None of this is to discount Washington’s rich history of civil rights advocacy to prevent interracial marriage bans from becoming law here in the 20th century. As the University of Washington’s Seattle Civil Rights and Labor History Project recounts, a coalition of civil rights activists and organizations, including Seattle Republican editor Horace Cayton, the NAACP and the Urban League united to defeat the interracial marriage bans that Washington lawmakers proposed in the 1930s. As a result, Washington did become a destination for lovebirds living in states where bans were still on the books.
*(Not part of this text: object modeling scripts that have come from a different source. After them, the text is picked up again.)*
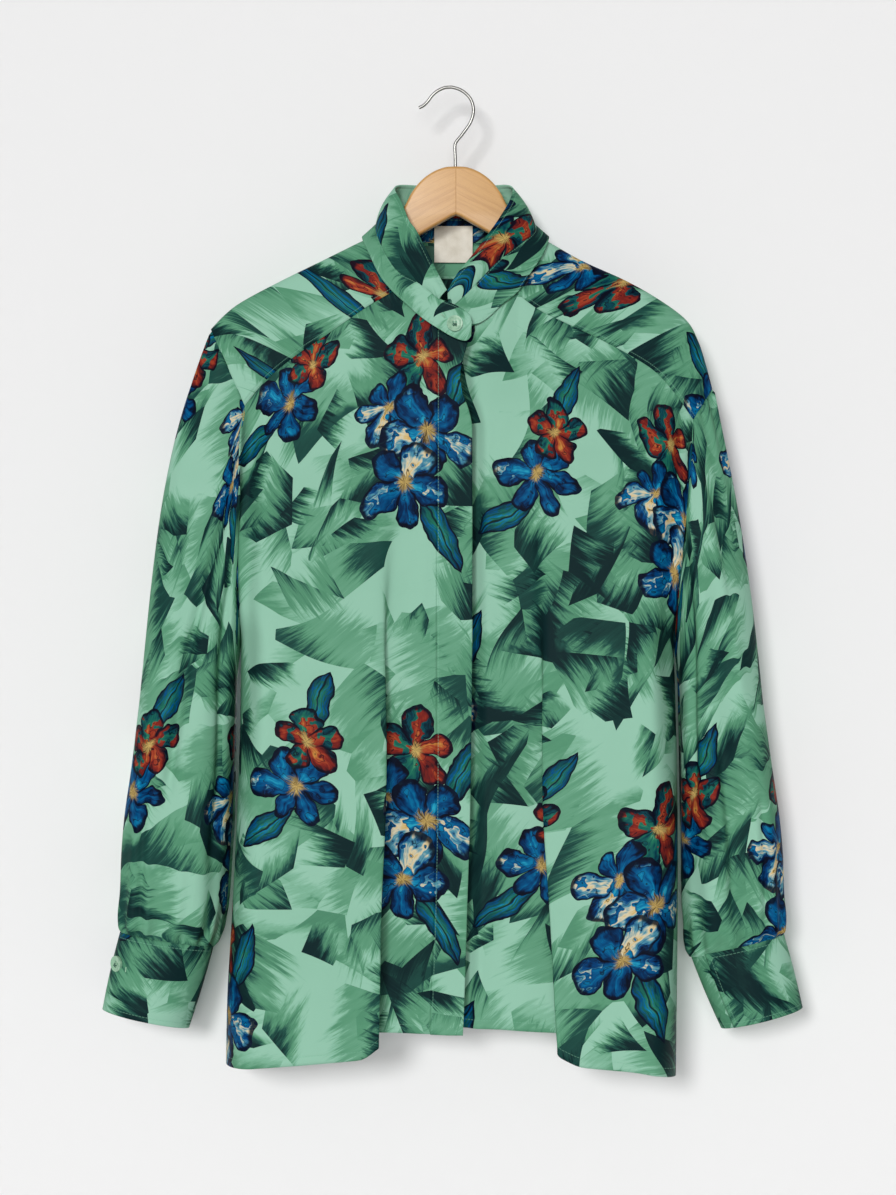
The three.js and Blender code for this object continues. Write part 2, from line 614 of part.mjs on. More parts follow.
// Sleeves
const capRows = 7;
function sleeveGrid(side, sign, front, yokeRows, sleeveTable, cuff) {
  const alongFront = front.slice(0, armRows + 1).map((row) => row[row.length - 1]);
  const overCrest = yokeRows.slice(0, crestShares.length + backShares.length).map((row) => row[row.length - 1]);
  const backColumn = sign > 0 ? backColumnShares.length - 1 : 0;
  const alongBack = backGrid.slice(0, armRows + 1).map((row) => row[backColumn]);
  const loop = [
    ...[...alongFront].reverse(),
    ...overCrest.slice(1, -1),
    ...alongBack.slice(0, -1),
  ].map((p) => p.clone().add(point(sign * 0.45, 0, -0.1)));
  const count = loop.length;
  const crestIndex = alongFront.length + crestShares.length - 1;
  const angles = loop.map((_, i) => {
    const half = i <= crestIndex ? i / crestIndex : 1 + (i - crestIndex) / (count - crestIndex);
    return half * Math.PI;
  });
  const values = {};
  for (const name of ["inner", "outer", "depth"]) values[name] = column(sleeveTable, "drop", name);
  const oval = (angle, inner, outer, depth, lobes) => {
    const swell = 1 + lobes * Math.cos(5 * angle + 0.8);
    const middle = (inner + outer) / 2;
    const half = (outer - inner) / 2;
    const x = middle - half * Math.cos(angle);
    const y = -depth * Math.sin(angle) * swell;
    return [sign * x, y];
  };
  const firstDrop = sleeveTable[0].drop;
  const grid = [];
  const ringPoint = (i, drop) => {
    const lobes = mix(0.05, 0.1, smooth(firstDrop, 700, drop));
    const [x, y] = oval(angles[i], values.inner(drop), values.outer(drop), values.depth(drop), lobes);
    return point(x, y, -drop);
  };
  for (const t of steps(capRows)) {
    grid.push(
      loop.map((from, i) => {
        const to = ringPoint(i, firstDrop);
        const far = from.distanceTo(to);
        const outness = (1 - Math.cos(angles[i])) / 2;
        const slope = sign > 0 ? mix(0.12, 0.27, outness) : mix(0.12, 0.45, outness);
        const puff = -0.16 * Math.sin(angles[i]);
        const startPull = point(sign * slope, puff, -1).multiplyScalar(far);
        const endPull = point(sign * 0.1 * outness, 0, -1).multiplyScalar(far);
        const a = (1 + 2 * t) * (1 - t) ** 2;
        const b = t * (1 - t) ** 2;
        const c = t * t * (3 - 2 * t);
        const d = t * t * (t - 1);
        const p = from.clone().multiplyScalar(a).addScaledVector(startPull, b);
        p.addScaledVector(to, c).addScaledVector(endPull, d);
        const gather = Math.sin(Math.PI * Math.min(1, t * 2.2)) * Math.sin(angles[i]) ** 2;
        p.y += -Math.sign(Math.sin(angles[i])) * gather * (i % 2 ? 1.1 : -1.1);
        return p;
      }),
    );
  }
  for (const row of sleeveTable.slice(1)) grid.push(loop.map((_, i) => ringPoint(i, row.drop)));
  const cuffRing = (i, grow) => cuffPoint(cuff, sign, angles[i], 0, grow);
  const last = sleeveTable[sleeveTable.length - 1].drop;
  for (const t of [0.5, 1]) {
    grid.push(
      loop.map((_, i) => {
        const from = ringPoint(i, last);
        const to = cuffRing(i, i % 2 ? -0.4 : 1.6).add(point(0, 0, 0.5));
        return from.lerp(to, t * t * (3 - 2 * t));
      }),
    );
  }
  return grid.map((row) => [...row, row[0]]);
}
function cuffPoint(cuff, sign, angle, along, grow) {
  const share = (1 - Math.cos(angle)) / 2;
  const at = (ring) => {
    const x = mix(ring.inner[0], ring.outer[0], share);
    const drop = mix(ring.inner[1], ring.outer[1], share);
    return point(sign * x, -ring.depth * Math.sin(angle), -drop);
  };
  const p = at(cuff.top).lerp(at(cuff.bottom), along);
  return p.add(point(-sign * Math.cos(angle) * grow, -Math.sin(angle) * grow, 0));
}
const sleeveLeft = sleeveGrid(left, 1, frontLeft, yokeLeft, leftSleeve, leftCuff);
const sleeveRight = sleeveGrid(right, -1, frontRight, yokeRight, rightSleeve, rightCuff);
add("sleeve_left", wall(joined([flip(sleeveLeft)]), layer), silk);
add("sleeve_right", wall(joined([sleeveRight]), layer), silk);

// Cuffs: bands whose outer end laps over the inner one
const cuffColumns = 26;
const cuffRows = 3;
function cuffGrid(cuff, sign) {
  const start = cuff.opening * 2 * Math.PI;
  const turn = cuff.way * (1 + cuff.overlap) * 2 * Math.PI;
  return steps(cuffRows).map((along) =>
    steps(cuffColumns).map((t) => {
      const lapped = smooth(1 - 0.2, 0, t) * 2.6;
      return cuffPoint(cuff, sign, start + turn * t, along, lapped);
    }),
  );
}
add("cuff_left", wall(joined([flip(cuffGrid(leftCuff, 1))]), 1.5), silk);
add("cuff_right", wall(joined([flip(cuffGrid(rightCuff, -1))]), 1.5), silk);

// Collar
const collarCurve = { seam: ringCurve(collarSeam), join: ringCurve(collarJoin), edge: ringCurve(collarEdge) };
const spokes = collarSeam.length - 1;
const collarSteps = 42;
function standPoint(t, w) {
  return collarCurve.seam.getPoint(t).lerp(collarCurve.join.getPoint(t), w);
}
function leafPoint(t, w) {
  const low = collarCurve.join.getPoint(t);
  const high = collarCurve.edge.getPoint(t);
  const lift = high.clone().sub(low).normalize().multiplyScalar(leafGap);
  const p = low.clone().add(lift).lerp(high, w);
  const bow = Math.sin(Math.PI * w) * collarBow * Math.sin(Math.PI * t) ** 0.5;
  const away = point(p.x, p.y * 2, 0).normalize();
  return p.addScaledVector(away, bow);
}
const standGrid = [0, 0.5, 1].map((w) => steps(collarSteps).map((t) => standPoint(t, w)));
const leafStart = leafFrom / spokes;
const leafGrid = [0, 0.33, 0.66, 1].map((w) =>
  steps(collarSteps - 4).map((t) => leafPoint(mix(leafStart, 1, t), w)),
);
add("collar_stand", wall(joined([standGrid]), collarWall), silk);
add("collar_leaf", wall(joined([leafGrid]), collarWall), silk);

// Neck facing: a band inside the back of the neck, against the yoke
const facing = { width: 52, top: 135.6, bottom: 164.5, clear: 0.6 };
function facingPoint(x, share) {
  const u = Math.abs(x) / 70;
  const bottom = mix(facing.bottom, facing.top + 6, u ** 3);
  const drop = mix(facing.top, bottom, share);
  const neckDepth = mix(15, 30, Math.sin(((1 - u) * Math.PI) / 2));
  const depth = neckDepth - share * 1.5 - layer - facing.clear;
  return point(x, depth, -drop);
}
const facingGrid = [0, 0.5, 1].map((share) =>
  steps(12).map((t) => facingPoint(mix(-facing.width, facing.width, t), share)),
);
add("neck_facing", wall(joined([facingGrid]), layer), silkShade);

// Label
const labelPlace = { x: -2.2, depth: 24.2, thickness: 1 };
const labelGeometry = new THREE.BoxGeometry(
  labelWidth,
  labelPlace.thickness,
  labelDrop.bottom - labelDrop.top,
);
labelGeometry.translate(labelPlace.x, labelPlace.depth, -(labelDrop.top + labelDrop.bottom) / 2);
add("label", labelGeometry, ribbon);

// Buttons: a turned disc with a rim, two crossing threads in its dish
function button(name, place, facingWay, spin) {
  const profile = [
    [0, 0], [5.4, 0], [buttonRadius - 0.3, 0.7], [buttonRadius, 1.3], [buttonRadius - 0.25, 2.1],
    [buttonRadius - 1, buttonHeight], [buttonRadius - 1.9, buttonHeight - 0.2],
    [buttonRadius - 2.7, buttonHeight - 0.9], [0, buttonHeight - 0.9],
  ].map(([r, h]) => new THREE.Vector2(r, h));
  let disc = solidOf(new THREE.LatheGeometry(profile, 22));
  for (const turn of [45, -45]) {
    const thread = new THREE.CylinderGeometry(0.45, 0.45, 4.2, 6);
    thread.rotateZ(Math.PI / 2).rotateY((turn * Math.PI) / 180).translate(0, buttonHeight - 0.8, 0);
    disc = disc.add(solidOf(thread));
  }
  const geometry = geometryOf(disc);
  const up = point(0, 1, 0);
  const turnUp = new THREE.Quaternion().setFromUnitVectors(up, facingWay.clone().normalize());
  geometry.rotateY(spin);
  geometry.applyQuaternion(turnUp);
  geometry.translate(place.x, place.y, place.z);
  add(name, geometry, shell);
}
button("button_collar", point(-1.2, -42.7, -211.3), point(0.03, -1, 0.08), 0.3);
const cuffButtonAngle = 0.415 * 2 * Math.PI;
const cuffButtonOn = cuffPoint(rightCuff, -1, cuffButtonAngle, 0.4, 2.6);
const cuffButtonWay = point(Math.cos(cuffButtonAngle) / 42, -Math.sin(cuffButtonAngle) / 26, 0).normalize();
button("button_cuff_right", cuffButtonOn.addScaledVector(cuffButtonWay, 0.8), cuffButtonWay, 0.2);

// Hanger: a flat board with an arched middle and arms under the shoulders
function woodOutline() {
  const crestLeft = column(leftRidge, "out", "drop");
  const crestRight = column(rightRidge, "out", "drop");
  const half = (crest) => [
    ...woodTop,
    ...woodTopOnRidge.map((out) => [out, crest(out) + woodClearance]),
    [woodEnd.out - 3, crest(woodEnd.out - 3) + woodClearance + 2],
    [woodEnd.out + 1, woodEnd.drop + 5],
    [woodEnd.out, woodBottom[0][1] - 1],
    ...woodBottom,
  ];
  const plus = half(crestLeft);
  const minus = half(crestRight)
    .slice(1)
    .reverse()
    .map(([x, drop]) => [-x, drop]);
  return [...plus, ...minus];
}
const woodShape = new THREE.Shape(woodOutline().map(([x, drop]) => new THREE.Vector2(x, -drop)));
const woodGeometry = new THREE.ExtrudeGeometry(woodShape, {
  depth: woodThickness - 2 * woodBevel,
  bevelThickness: woodBevel,
  bevelSize: woodBevel,
  bevelOffset: -woodBevel,
  bevelSegments: 2,
});
woodGeometry.rotateX(Math.PI / 2).translate(0, woodThickness / 2 - woodBevel, 0);

// Hook: a bent wire, its stem fixed in the wood
const hookCurve = new THREE.CatmullRomCurve3(
  hookLine.map(([x, z]) => point(x, 0, z)),
  false,
  "catmullrom",
  0.5,
);
const wireSides = 8;
const wireSteps = 46;
const tube = new THREE.TubeGeometry(hookCurve, wireSteps, hookWire / 2, wireSides, false);
function closedTube(geometry) {
  const place = geometry.getAttribute("position");
  const ring = wireSides + 1;
  const points = Array.from({ length: place.count }, (_, i) =>
    point(place.getX(i), place.getY(i), place.getZ(i)),
  );
  const ends = [0, place.count - ring].map((start) => {
    const middle = point(0, 0, 0);
    for (let i = 0; i < wireSides; i += 1) middle.add(points[start + i]);
    return middle.divideScalar(wireSides);
  });
  const triangles = [...geometry.index.array];
  const last = place.count - ring;
  for (let i = 0; i < wireSides; i += 1) {
    triangles.push(place.count, i, i + 1);
    triangles.push(place.count + 1, last + i + 1, last + i);
  }
  const all = [...points, ...ends].flatMap((p) => [p.x, p.y, p.z]);
  const closed = new THREE.BufferGeometry();
  closed.setAttribute("position", new THREE.Float32BufferAttribute(all, 3));
  closed.setIndex(triangles);
  return closed;
}
const wire = solidOf(closedTube(tube));
add("hook", geometryOf(wire), steel, blouse);
const socket = new THREE.CylinderGeometry(hookWire / 2 + 0.3, hookWire / 2 + 0.3, hookDepth + 30, 16);
socket.rotateX(Math.PI / 2).translate(hookLine[0][0] - centreX, 0, hookLine[0][1] - 0.6 + hookDepth / 2 + 15);
const wood = solidOf(woodGeometry).subtract(solidOf(socket));
add("hanger_wood", geometryOf(wood), beech);

export default blouse;
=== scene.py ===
import math
import bmesh
import bpy
import numpy as np
from mathutils import Matrix, Vector


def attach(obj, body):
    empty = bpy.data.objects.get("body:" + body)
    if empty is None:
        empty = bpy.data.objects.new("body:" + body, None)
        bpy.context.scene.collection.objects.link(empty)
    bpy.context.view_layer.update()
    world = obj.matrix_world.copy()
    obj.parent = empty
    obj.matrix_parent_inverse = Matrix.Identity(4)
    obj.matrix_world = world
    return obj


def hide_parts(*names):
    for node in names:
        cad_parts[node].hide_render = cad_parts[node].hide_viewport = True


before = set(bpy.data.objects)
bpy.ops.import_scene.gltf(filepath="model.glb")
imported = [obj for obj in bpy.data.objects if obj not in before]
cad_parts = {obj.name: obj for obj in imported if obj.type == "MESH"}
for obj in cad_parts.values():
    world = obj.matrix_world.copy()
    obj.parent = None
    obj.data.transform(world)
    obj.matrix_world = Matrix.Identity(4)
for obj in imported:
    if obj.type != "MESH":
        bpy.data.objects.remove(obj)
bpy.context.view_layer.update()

print("frame loaded")

# Lengths are in millimetres until a mesh is made. The garment's centre line stands beside the hook's bend.
mm = 0.001
centreX = 5.3
fullTurn = 2 * math.pi


def deselect():
    for obj in bpy.context.selected_objects:
        obj.select_set(False)


def choose(obj):
    deselect()
    obj.select_set(True)
    bpy.context.view_layer.objects.active = obj


def rows(names, *lists):
    return [dict(zip(names.split(), values)) for values in lists]


# Camera, wall, floor and lights
studio = {
    "mmPerPixel": 0.88, "frame": (896, 1195), "hookPixel": (450, 89), "distance": 2.6,
    "wallY": 0.0505, "floorZ": -1.45, "wallColour": (0.812, 0.81, 0.81),
    "key": {"toward": (0.27, 1.0, -0.23), "power": 1.62, "spread": 13},
    "fill": {"toward": (0.03, 1.0, -0.04), "power": 0.94, "spread": 20},
    "rear": {"toward": (0.0, -1.0, -0.04), "power": 1.1, "spread": 30},
    "world": 0.2,
}
scene = bpy.context.scene
scene.view_settings.view_transform = "Standard"


def makeCamera(s):
    data = bpy.data.cameras.new("camera")
    camera = bpy.data.objects.new("camera", data)
    scene.collection.objects.link(camera)
    wide, high = s["frame"]
    data.sensor_fit = "VERTICAL"
    data.angle = 2 * math.atan(high / 2 * s["mmPerPixel"] * mm / s["distance"])
    data.clip_end = 50
    x = (wide / 2 - s["hookPixel"][0]) * s["mmPerPixel"] * mm
    z = (s["hookPixel"][1] - high / 2) * s["mmPerPixel"] * mm
    camera.location = (x, -s["distance"], z)
    camera.rotation_euler = (math.pi / 2, 0, 0)
    scene.camera = camera


def makeLight(name, s):
    data = bpy.data.lights.new(name, "SUN")
    data.angle = math.radians(s["spread"])
    data.energy = s["power"]
    light = bpy.data.objects.new(name, data)
    scene.collection.objects.link(light)
    light.rotation_euler = Vector(s["toward"]).to_track_quat("-Z", "Y").to_euler()


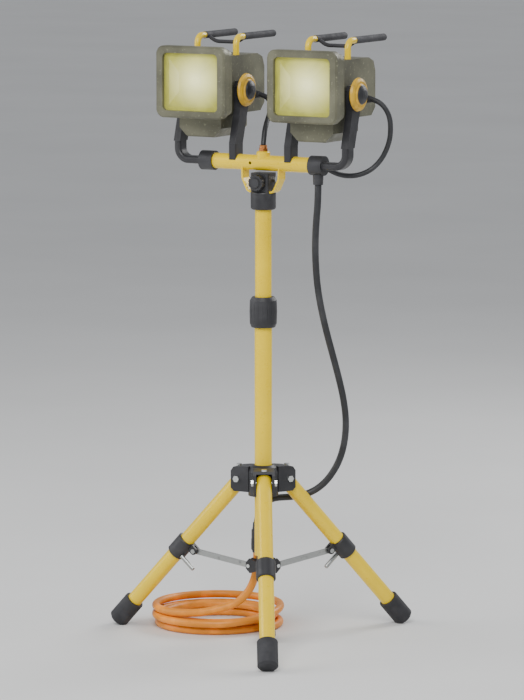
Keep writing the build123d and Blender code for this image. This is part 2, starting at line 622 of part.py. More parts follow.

“Interracial couples from California and other states would often travel to Vancouver, Washington, on the Oregon border, to marry and then return to their states of residence, which were legally required to recognize marriages that took place in other states,” Dr. Quintard Taylor, professor emeritus of history at the University of Washington and author of The Forging of a Black Community, tells me by email.

The coalition that made those marriages possible is a legacy to be proud of, and one we should be inspired to emulate as we address the many civil rights challenges facing Washingtonians today. But we can’t do that effectively unless we’re honest about our past. Back when Washington rolled back its interracial marriage ban, the territory “appeared more progressive” than it was, as Gillmer notes in his article — and the same is certainly true today.

“We need to confront this and stop pretending or acting like it’s worse elsewhere, therefore it’s not so bad here,” he tells me.

As is so often the case, the first step toward confronting our history is to know it.